Politisch und humorvoll

«Der politische Bezug fasziniert mich an dem Buch, und der hintergründige Humor», sagt Gstettenhofer. Die Sachbuch-Autorin Malu Halasa kennt er seit mehr als zehn Jahren persönlich. Nun sei sie, durchaus überraschend für ihn, mit ihrem ersten Roman, auf ihn zugekommen.

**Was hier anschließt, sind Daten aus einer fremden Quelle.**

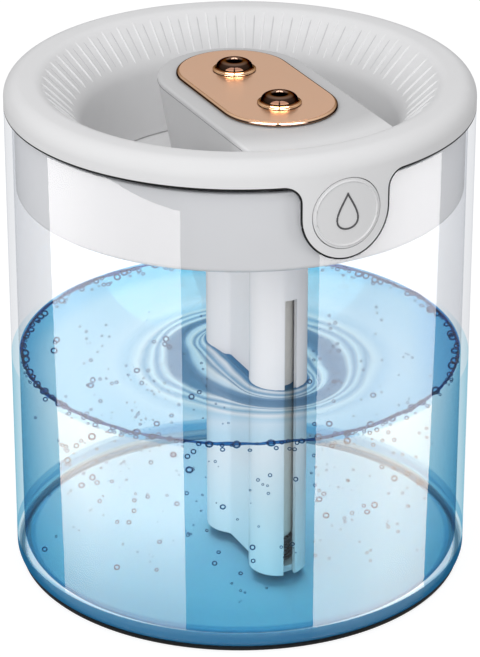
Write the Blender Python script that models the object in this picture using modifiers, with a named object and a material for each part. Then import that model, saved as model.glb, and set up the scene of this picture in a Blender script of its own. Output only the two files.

Er hat das Werk als eines von dreien in das aktuelle Frühjahrsprogramm seines Verlags aufgenommen.

Halasa nähere sich den Verhältnissen in Jordanien mit dem Blick von aussen. «Damit übernimmt sie die Funktion der Brückenbauerin: Sie holt den westlichen Leser ab und eröffnet ihm einen differenzierten Blick auf komplizierte Verhältnisse», begründet der Verleger, während wir in der Schweiz spazieren und im Kopf nach Jordanien gereist sind.*

*Dieser Text von Andrea Fiedler, Keystone-SDA, wurde mithilfe der Gottlieb und Hans Vogt-Stiftung realisiert.